A brand strategy is not complete when the deck is approved. It is complete when it works in the market.

That means pressure-testing it across the channels that matter most to your business: website, paid social, search, sales presentations, packaging, email, and customer onboarding. Does the positioning remain clear in short-form ad copy? Does the value proposition survive on a mobile landing page? Can the sales team use it without adding their own interpretation?

This is also where weak strategies get exposed. If the strategy only works in long-form narrative but not in actual campaign environments, it is too abstract. Strong strategy improves decision-making under pressure. It helps teams know what to say, what to emphasize, and what to leave out.

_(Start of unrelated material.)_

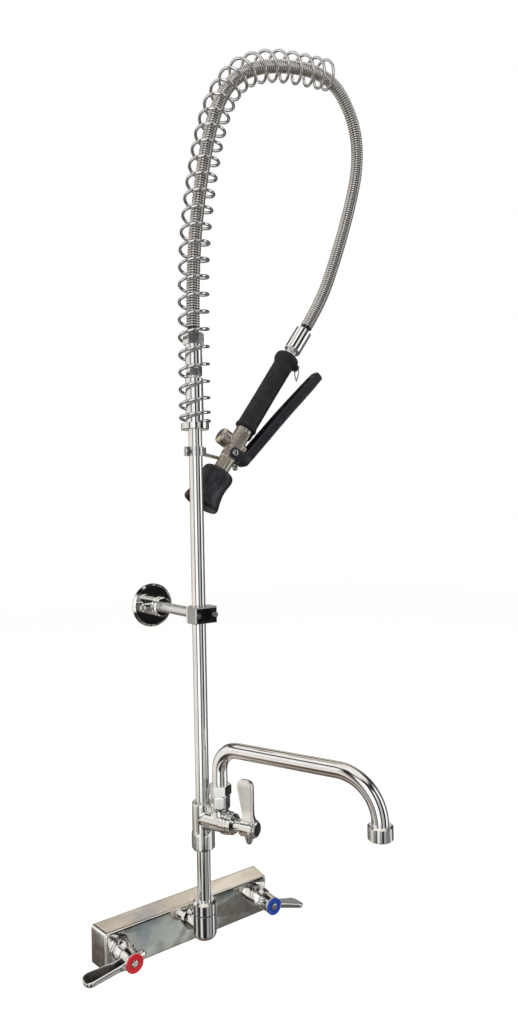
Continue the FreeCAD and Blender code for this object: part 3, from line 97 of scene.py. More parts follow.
def shown(name, points, faces, sharp):
    """An object with a smooth mesh whose edges over an angle in degrees stay sharp; points in metres."""
    mesh = bpy.data.meshes.new(name)
    mesh.from_pydata(points, [], faces)
    mesh.update()
    mesh.shade_smooth()
    mesh.set_sharp_from_angle(angle=math.radians(sharp))
    piece = bpy.data.objects.new(name, mesh)
    bpy.context.scene.collection.objects.link(piece)
    return piece


def skin(name, rings, body, ends="fan", sharp=50):
    """Closed mesh over rings (rings, points, 3) in mm: quads between rings, a fan or a loop at the ends."""
    rings = np.asarray(rings, float)
    count, around, _ = rings.shape
    row = np.arange(count if ends == "loop" else count - 1)[:, None] * around
    column = np.arange(around)[None, :]
    following = (column + 1) % around
    beyond = (row + around) % (count * around)
    quads = np.stack([row + column, row + following, beyond + following, beyond + column], -1).reshape(-1, 4)
    points = rings.reshape(-1, 3)
    faces = quads.tolist()
    if ends == "fan":
        first, last = len(points), len(points) + 1
        points = np.vstack([points, rings[0].mean(0), rings[-1].mean(0)])
        ring, after = np.arange(around), (np.arange(around) + 1) % around
        base = (count - 1) * around
        faces += np.stack([after, ring, np.full(around, first)], -1).tolist()
        faces += np.stack([base + ring, base + after, np.full(around, last)], -1).tolist()
    corners = [points[quads[:, k]] for k in range(4)]
    middle = points.mean(0)
    volume = sum(np.einsum("ij,ij->i", a - middle, np.cross(b - middle, c - middle)).sum()
                 for a, b, c in ((corners[0], corners[1], corners[2]), (corners[0], corners[2], corners[3])))
    if volume < 0:
        faces = [face[::-1] for face in faces]
    piece = shown(name, (points * MM).tolist(), faces, sharp)
    if body:
        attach(piece, body)
    return piece


def joined(name, pieces, body):
    """One mesh of several closed skins."""
    points, faces = [], []
    for piece in pieces:
        mesh, start = piece.data, len(points)
        places = np.empty(len(mesh.vertices) * 3)
        mesh.vertices.foreach_get("co", places)
        points += places.reshape(-1, 3).tolist()
        faces += [[start + index for index in polygon.vertices] for polygon in mesh.polygons]
        bpy.data.objects.remove(piece)
        bpy.data.meshes.remove(mesh)
    whole = shown(name, points, faces, 50)
    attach(whole, body)
    return whole


# %% [markdown]
# ## Places and lathe work
# The spray valve leans and turns, and the handles droop, so a piece is made on its own axes and then set
# in place: its third axis runs along the piece, and its first axis points aside. Lathe pieces are a
# profile of places and radii, with its corners softened, carried round the axis.

# %% Axes, softened lines and lathe pieces


def axes_of(along, aside):
    """Three unit rows: aside made square to along, their cross product, and along."""
    along = np.asarray(along, float) / np.linalg.norm(along)
    aside = np.asarray(aside, float) - along * np.dot(along, aside)
    aside /= np.linalg.norm(aside)
    return np.array([aside, np.cross(along, aside), along])


def set_in(points, place, axes):
    """Points on a piece's own axes, carried to the frame's axes."""
    return np.asarray(points, float) @ axes + np.asarray(place, float)


def full_turn(count):
    """Evenly spread angles once round, the first one zero."""
    return np.linspace(0, 2 * np.pi, count, endpoint=False)


def circle(count):
    """Points of the circle of radius one."""
    return np.stack([np.cos(full_turn(count)), np.sin(full_turn(count))], -1)


def squared(wave, power):
    """A cosine or sine pushed towards a square wave: its size to the power of two over power, with its sign."""
    return np.sign(wave) * np.abs(wave) ** (2 / power)


def softened(line, size, steps=4, closed=False):
    """Each corner of a line becomes a short curve: a quadratic blend from size before it to size after it."""
    line = np.asarray(line, float)
    size = np.broadcast_to(np.asarray(size, float), len(line))
    out = []
    for index, corner in enumerate(line):
        if not closed and index in (0, len(line) - 1):
            out.append(corner[None])
            continue
        before, after = line[index - 1], line[(index + 1) % len(line)]
        reach_in = min(size[index], np.linalg.norm(before - corner) * 0.48)
        reach_out = min(size[index], np.linalg.norm(after - corner) * 0.48)
        start = corner + (before - corner) / max(np.linalg.norm(before - corner), 1e-9) * reach_in
        end = corner + (after - corner) / max(np.linalg.norm(after - corner), 1e-9) * reach_out
        share = np.linspace(0, 1, steps + 1)[:, None]
        out.append((1 - share) ** 2 * start + 2 * share * (1 - share) * corner + share ** 2 * end)
    return np.vstack(out)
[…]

Measurement matters here as well, but it should be realistic. Brand strategy does not produce overnight transformation on its own. Some gains show up quickly through better conversion rates, stronger engagement, and improved creative consistency. Others take longer, such as increased recall, stronger pricing power, and better customer retention. The right expectation is not instant payoff. It is compounding performance.

Keep brand strategy connected to growth

The companies that get the most value from brand strategy do not treat it as a one-time project. They use it as an operating layer across marketing and commercial execution.

As the business grows, your strategy may need refinement. New categories, new geographies, different customer segments, and evolving competition can all change what the brand needs to do. That does not mean starting over every year. It means revisiting the strategic core often enough to keep it accurate and useful.

If you are deciding how to build brand strategy, the practical test is simple: can it guide creative, improve acquisition efficiency, support sales, and strengthen market position at the same time? If not, it may be interesting, but it is not strong enough yet.

The best brand strategy gives a business sharper focus. And in competitive markets, focus is often what turns good execution into meaningful growth.